La discriminazione verso le donne continua anche nello spazio domestico.
È proprio negli spazi privati che molto spesso si rivela in tutta la sua completezza il sistema maschilista e patriarcale che inibisce la totale autodeterminazione delle donne.
Per combattere tale situazione Liberi e Uguali propone:
«l’introduzione di misure efficaci dal punto di vista normativo per inasprire le pene e renderle efficaci per chi commette violenze con l’aggravante della discriminazione».
Mentre il PD propone:
«il rifinanziamento del fondo per i centri antiviolenza e per i centri per le vittime della tratta delle donne con incentivazione dei centri protetti l’inserimento delle donne vittime nel mondo del lavoro, la formazione specifica delle forze dell’ordine e del personale sanitario sugli aspetti della violenza di genere».

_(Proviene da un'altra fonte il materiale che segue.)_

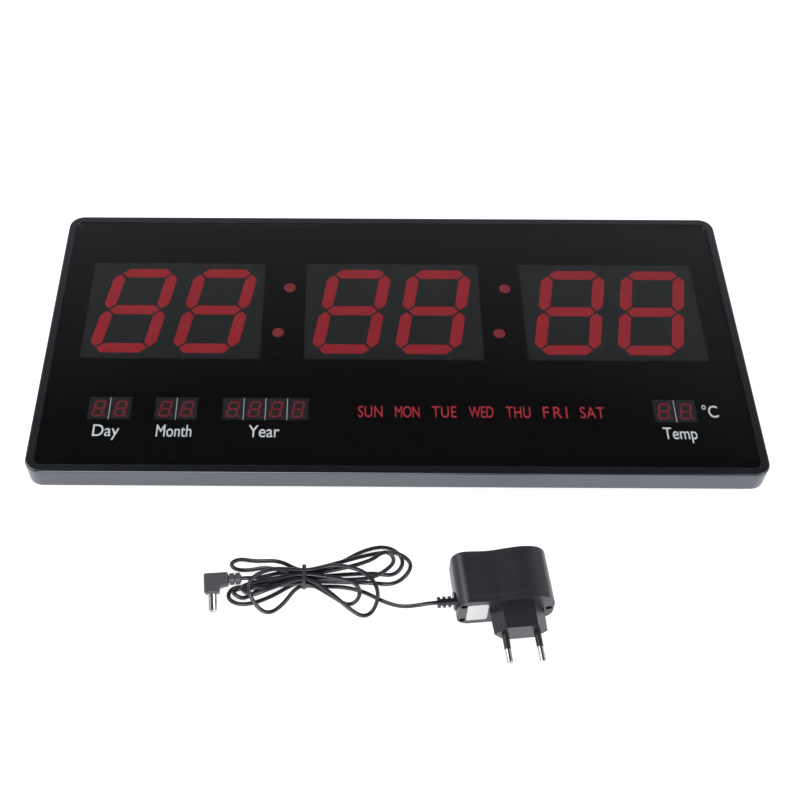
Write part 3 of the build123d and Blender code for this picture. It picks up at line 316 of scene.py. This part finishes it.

Ma per iniziare una vera riforma strutturale della comunità italiana non si può prescindere dalla decostruzione del sessismo e dall’educazione al riconoscimento delle differenze, così come evidenziato nel programma di Potere al Popolo.
Anche Liberi e Uguali punta sulla formazione parlando di educazione affettiva, sessuale e alle differenze, utilizzando un approccio critico alle relazioni di potere fra i generi.
Le elezioni sono ormai vicinissime ma la vera battaglia per la parità di genere inizierà solo dopo il 4 marzo, quando i partiti si ritroveranno a dover mettere in pratica quelle che per ora sono solo promesse.